Hay un hombre que mira desde el suelo la falsedad de ser escogido para otras cosas que se resumen en un manuscrito intertextual. Hay un hombre que organiza su vida a partir del accidente que lo sumerge en el lenguaje. Salta el hombre y el gesto vivo de la momia. La mole indefinible en el espejo. Derivación vacía. ¿O solo somos máscaras de lo que huye? ¿Cómo penetra lo cíclico en lo efímero? Vuelve el escriba a llevarme a mis versos, amortiguar mi hélice: «el horror se esfuma con horror / Pruebas que borra la historia del cadáver.» El fluir de la conciencia entra de nuevo en lo poético. Indica abiertamente el soliloquio obstinado. La fuerza se hunde en la debilidad que es otra fuerza. Se va continuamente de la conciencia cómplice, a la conciencia desgarrada.
Se ha pretendido bifurcar al otro. El otro también intuye al que no se es. Crece la luz de angustia: el hueco de identificación. A veces sus fronteras irisan las mitades, otras, si bien las menos, la intención se congela, sin efectividad. Arrojado del mundo, de lo social, del cuerpo, el hombre está atrapado en ellos. Con luces enervantes, reflexivas, adorna el umbral del suicidio. Así vagan los argumentos bajo los espejismos de variación en los poemas. Junto al giro de sombra del discurso se esgrime el golpe conversacional. Desgarradura o inmovilidad. El «raciocinio» no escoge, no busca su lugar, sino que lo adivina, lo despedaza y lo conforma como racimo. Solo las manos o el cerebro, hacia abajo, hacia arriba, hincados con lo mismo.

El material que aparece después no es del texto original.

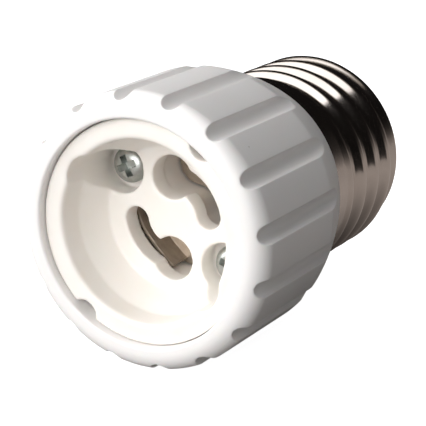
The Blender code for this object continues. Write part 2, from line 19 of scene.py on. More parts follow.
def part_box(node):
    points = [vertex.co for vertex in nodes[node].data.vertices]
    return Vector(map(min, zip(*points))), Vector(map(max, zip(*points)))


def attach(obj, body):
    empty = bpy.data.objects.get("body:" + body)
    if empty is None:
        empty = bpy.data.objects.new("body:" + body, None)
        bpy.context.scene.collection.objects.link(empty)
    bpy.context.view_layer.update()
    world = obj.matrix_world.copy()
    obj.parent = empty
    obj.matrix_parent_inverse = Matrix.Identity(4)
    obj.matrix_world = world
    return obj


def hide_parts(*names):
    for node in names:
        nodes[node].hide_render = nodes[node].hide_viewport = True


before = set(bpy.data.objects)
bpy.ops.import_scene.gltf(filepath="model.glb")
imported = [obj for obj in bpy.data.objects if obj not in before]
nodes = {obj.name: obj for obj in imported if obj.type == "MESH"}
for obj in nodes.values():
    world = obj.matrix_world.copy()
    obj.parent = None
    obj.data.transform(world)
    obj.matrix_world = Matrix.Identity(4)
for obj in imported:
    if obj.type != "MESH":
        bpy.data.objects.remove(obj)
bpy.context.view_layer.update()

En Abuso de confianza la poesía es cuerpo sucedáneo, incólume, con movimiento propio. Aquí la escritura deja las manos rotas y vacías, pero es la única senda que amerita ser sufrida, que alimenta. Que corre, que convierte en otro aunque te resistas, que deriva fluencias también de metafísicas, que profana, única forma de urdir la realidad, el arca. El poeta sigue ahí: «Ciego lee en su oráculo». Despierta doblemente en el cuerpo que es prestado, donde el sueño es un deseo, no deseo el sueño. «La existencia profunda debe proyectarse en la ilusión que encierra.» Las orillas de ese cuerpo —cuerpo de los objetos y los seres — están moldeadas, solo hay que arrebatarlas de esa sangre reseca, del secreto cartílago que le tiende una intemperie viva. Esa multiplicidad, la intolerancia hilada lo mantiene ante el látigo de un signo. Un solo signo. La corteza del espacio en que leo, el N/S de las Matemáticas. ¿No me prejuicia acaso la certeza del fin? Más allá del morbo citativo que despierta su muerte, de antes ya lo sabíamos, el vigor de su escritura. Se había asomado a lo que hierve un viernes definitivo, como el del poema.